Supplied data:
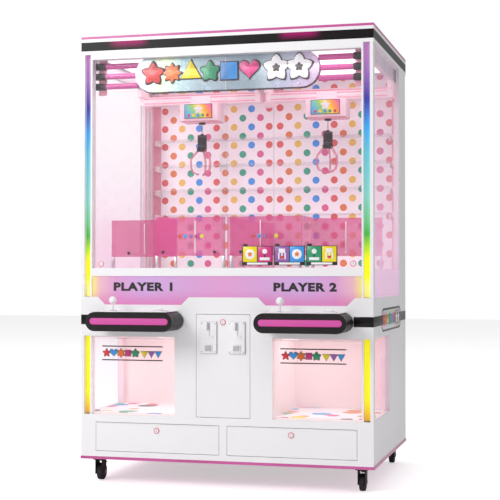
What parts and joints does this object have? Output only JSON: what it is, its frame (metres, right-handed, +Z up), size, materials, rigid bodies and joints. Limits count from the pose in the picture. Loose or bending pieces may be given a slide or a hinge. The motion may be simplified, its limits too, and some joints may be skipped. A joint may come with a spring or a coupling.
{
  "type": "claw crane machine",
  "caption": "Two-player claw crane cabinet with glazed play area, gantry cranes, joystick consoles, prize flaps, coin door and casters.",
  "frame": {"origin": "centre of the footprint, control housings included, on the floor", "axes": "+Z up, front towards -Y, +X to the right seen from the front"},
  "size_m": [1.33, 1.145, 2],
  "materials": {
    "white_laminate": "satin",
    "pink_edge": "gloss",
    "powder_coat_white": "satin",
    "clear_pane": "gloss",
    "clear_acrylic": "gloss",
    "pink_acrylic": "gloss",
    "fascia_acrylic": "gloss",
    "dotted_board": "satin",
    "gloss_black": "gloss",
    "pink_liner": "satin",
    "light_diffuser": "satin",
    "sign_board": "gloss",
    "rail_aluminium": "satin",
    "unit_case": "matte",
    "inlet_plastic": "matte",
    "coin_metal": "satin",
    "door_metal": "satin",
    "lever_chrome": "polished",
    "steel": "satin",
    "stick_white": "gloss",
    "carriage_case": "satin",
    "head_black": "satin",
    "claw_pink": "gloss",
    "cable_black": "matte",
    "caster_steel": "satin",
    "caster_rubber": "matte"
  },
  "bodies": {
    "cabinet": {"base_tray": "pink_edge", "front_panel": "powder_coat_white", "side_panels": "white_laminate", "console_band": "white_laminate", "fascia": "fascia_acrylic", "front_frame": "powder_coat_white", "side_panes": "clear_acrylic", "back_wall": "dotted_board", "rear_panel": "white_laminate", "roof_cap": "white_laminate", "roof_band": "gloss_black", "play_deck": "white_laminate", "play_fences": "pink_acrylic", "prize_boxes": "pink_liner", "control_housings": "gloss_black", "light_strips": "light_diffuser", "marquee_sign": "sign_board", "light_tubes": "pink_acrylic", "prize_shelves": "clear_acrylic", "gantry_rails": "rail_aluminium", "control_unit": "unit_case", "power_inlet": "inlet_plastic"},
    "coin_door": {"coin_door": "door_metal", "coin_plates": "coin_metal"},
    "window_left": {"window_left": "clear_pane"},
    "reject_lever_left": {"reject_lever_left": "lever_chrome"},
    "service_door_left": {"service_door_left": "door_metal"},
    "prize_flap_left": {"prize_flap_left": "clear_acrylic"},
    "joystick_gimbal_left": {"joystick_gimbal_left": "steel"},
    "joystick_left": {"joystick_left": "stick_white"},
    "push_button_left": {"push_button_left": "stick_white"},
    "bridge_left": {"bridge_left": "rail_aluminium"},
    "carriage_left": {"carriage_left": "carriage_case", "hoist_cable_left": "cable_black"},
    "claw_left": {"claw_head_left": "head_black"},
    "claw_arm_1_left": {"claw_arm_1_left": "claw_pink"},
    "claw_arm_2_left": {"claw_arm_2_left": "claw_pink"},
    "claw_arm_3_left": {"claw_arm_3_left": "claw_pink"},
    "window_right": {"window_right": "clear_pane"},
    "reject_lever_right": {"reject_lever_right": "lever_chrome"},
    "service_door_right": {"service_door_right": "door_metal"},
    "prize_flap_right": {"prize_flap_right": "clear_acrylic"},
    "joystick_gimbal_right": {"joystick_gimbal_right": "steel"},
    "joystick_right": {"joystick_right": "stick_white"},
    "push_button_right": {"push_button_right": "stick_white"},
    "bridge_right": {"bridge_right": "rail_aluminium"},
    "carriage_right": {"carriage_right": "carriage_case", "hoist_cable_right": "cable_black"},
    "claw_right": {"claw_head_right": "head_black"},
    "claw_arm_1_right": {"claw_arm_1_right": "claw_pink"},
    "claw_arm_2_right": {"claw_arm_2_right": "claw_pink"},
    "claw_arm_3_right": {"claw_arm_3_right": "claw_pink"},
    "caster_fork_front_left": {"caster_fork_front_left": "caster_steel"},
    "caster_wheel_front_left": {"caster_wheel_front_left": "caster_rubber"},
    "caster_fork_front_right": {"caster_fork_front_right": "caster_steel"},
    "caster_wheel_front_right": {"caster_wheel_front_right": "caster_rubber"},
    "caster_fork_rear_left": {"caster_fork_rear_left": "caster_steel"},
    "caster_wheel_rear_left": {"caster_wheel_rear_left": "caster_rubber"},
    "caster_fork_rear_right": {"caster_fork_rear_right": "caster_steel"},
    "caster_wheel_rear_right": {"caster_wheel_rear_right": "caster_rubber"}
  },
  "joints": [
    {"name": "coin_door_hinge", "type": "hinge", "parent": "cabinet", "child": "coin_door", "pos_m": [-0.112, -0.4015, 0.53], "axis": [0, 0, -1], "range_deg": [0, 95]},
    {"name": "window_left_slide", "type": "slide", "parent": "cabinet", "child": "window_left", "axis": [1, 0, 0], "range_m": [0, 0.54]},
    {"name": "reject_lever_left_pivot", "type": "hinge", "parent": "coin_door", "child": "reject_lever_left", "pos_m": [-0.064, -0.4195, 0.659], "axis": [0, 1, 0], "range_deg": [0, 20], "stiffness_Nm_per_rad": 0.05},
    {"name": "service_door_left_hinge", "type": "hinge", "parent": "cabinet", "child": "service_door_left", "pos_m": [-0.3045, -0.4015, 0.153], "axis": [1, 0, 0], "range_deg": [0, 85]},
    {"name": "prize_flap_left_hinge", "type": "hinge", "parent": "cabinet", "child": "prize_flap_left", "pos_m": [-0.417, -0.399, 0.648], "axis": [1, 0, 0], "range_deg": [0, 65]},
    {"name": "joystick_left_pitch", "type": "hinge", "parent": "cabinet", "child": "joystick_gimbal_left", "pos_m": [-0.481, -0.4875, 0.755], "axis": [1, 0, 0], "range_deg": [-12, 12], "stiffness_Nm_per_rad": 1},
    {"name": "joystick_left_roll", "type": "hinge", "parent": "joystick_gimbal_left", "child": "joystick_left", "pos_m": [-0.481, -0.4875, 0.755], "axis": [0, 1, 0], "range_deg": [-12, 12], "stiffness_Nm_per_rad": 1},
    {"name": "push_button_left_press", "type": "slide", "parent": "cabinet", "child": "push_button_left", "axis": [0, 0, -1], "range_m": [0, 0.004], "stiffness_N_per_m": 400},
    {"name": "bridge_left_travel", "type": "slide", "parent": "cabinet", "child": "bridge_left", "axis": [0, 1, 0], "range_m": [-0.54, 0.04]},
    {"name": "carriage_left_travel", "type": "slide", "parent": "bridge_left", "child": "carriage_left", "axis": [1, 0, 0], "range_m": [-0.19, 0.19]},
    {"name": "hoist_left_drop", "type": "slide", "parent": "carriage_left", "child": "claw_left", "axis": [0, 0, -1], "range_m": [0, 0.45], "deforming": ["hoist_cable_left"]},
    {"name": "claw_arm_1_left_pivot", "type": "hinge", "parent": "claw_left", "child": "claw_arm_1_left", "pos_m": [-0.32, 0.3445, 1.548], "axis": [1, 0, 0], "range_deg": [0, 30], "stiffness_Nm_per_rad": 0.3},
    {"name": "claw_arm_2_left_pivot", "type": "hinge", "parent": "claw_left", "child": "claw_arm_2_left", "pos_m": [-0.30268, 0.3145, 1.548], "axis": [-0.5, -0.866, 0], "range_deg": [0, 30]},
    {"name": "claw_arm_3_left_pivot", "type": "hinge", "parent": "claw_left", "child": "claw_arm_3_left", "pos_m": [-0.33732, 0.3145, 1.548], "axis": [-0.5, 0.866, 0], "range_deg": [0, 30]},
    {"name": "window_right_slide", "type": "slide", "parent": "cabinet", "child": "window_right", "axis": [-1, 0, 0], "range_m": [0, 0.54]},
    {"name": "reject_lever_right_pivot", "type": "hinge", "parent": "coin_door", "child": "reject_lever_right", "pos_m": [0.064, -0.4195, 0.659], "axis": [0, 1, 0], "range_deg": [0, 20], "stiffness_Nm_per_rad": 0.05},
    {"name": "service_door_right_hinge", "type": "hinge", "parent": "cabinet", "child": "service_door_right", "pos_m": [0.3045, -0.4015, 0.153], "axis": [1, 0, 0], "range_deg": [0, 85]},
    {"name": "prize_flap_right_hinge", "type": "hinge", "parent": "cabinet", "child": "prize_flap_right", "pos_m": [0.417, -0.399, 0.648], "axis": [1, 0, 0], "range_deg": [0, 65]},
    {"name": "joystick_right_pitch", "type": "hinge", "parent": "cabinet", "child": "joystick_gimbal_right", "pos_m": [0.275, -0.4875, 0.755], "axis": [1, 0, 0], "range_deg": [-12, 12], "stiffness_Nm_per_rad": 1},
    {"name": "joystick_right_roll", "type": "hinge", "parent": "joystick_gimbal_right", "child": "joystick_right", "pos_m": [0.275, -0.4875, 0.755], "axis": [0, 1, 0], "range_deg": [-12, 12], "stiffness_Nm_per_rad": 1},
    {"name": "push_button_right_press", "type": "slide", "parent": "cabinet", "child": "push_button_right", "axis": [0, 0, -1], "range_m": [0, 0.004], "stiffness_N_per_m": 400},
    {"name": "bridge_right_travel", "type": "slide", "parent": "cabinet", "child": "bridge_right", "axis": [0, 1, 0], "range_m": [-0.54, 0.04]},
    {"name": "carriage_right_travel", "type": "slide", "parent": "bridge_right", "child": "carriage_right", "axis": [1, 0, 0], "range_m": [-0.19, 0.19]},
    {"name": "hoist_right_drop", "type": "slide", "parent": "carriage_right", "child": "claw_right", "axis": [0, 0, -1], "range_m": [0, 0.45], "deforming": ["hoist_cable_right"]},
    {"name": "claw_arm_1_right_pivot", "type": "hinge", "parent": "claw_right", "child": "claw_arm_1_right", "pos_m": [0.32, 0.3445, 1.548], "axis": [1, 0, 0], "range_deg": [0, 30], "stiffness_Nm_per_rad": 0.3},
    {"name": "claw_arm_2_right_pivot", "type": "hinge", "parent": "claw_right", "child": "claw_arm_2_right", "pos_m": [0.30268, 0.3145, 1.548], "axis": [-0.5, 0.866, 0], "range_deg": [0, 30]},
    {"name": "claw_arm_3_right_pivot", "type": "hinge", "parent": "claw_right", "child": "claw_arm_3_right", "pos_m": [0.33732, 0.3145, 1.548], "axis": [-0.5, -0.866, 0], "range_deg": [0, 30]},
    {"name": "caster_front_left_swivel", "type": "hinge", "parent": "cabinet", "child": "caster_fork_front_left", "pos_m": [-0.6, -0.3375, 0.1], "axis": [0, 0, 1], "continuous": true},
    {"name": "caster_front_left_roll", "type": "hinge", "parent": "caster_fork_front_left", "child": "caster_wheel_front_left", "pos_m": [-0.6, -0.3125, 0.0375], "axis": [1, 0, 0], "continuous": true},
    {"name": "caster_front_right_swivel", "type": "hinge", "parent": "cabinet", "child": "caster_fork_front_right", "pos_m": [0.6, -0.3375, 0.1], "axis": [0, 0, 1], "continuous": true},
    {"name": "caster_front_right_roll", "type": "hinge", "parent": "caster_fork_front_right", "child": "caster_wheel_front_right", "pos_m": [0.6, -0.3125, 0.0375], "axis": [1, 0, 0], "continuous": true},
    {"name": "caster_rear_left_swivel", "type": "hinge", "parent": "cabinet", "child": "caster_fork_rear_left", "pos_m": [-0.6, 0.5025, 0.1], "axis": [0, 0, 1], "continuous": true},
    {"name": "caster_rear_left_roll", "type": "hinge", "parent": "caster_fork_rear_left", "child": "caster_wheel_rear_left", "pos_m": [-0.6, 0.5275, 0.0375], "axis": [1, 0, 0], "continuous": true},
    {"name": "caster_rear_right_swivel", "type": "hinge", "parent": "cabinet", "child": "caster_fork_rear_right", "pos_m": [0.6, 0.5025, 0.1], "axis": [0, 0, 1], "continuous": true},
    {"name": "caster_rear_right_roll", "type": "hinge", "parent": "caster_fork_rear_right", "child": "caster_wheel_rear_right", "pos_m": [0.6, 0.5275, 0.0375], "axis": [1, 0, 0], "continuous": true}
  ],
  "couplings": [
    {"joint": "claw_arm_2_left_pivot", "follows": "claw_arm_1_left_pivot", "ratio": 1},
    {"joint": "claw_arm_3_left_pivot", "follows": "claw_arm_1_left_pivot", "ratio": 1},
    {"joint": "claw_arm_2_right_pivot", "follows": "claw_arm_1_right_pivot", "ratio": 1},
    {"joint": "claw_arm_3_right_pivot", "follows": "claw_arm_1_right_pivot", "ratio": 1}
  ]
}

Exercise task: Tally every line of the listing that holds the string "bodies", then give the number by itself.

Worked solution: 2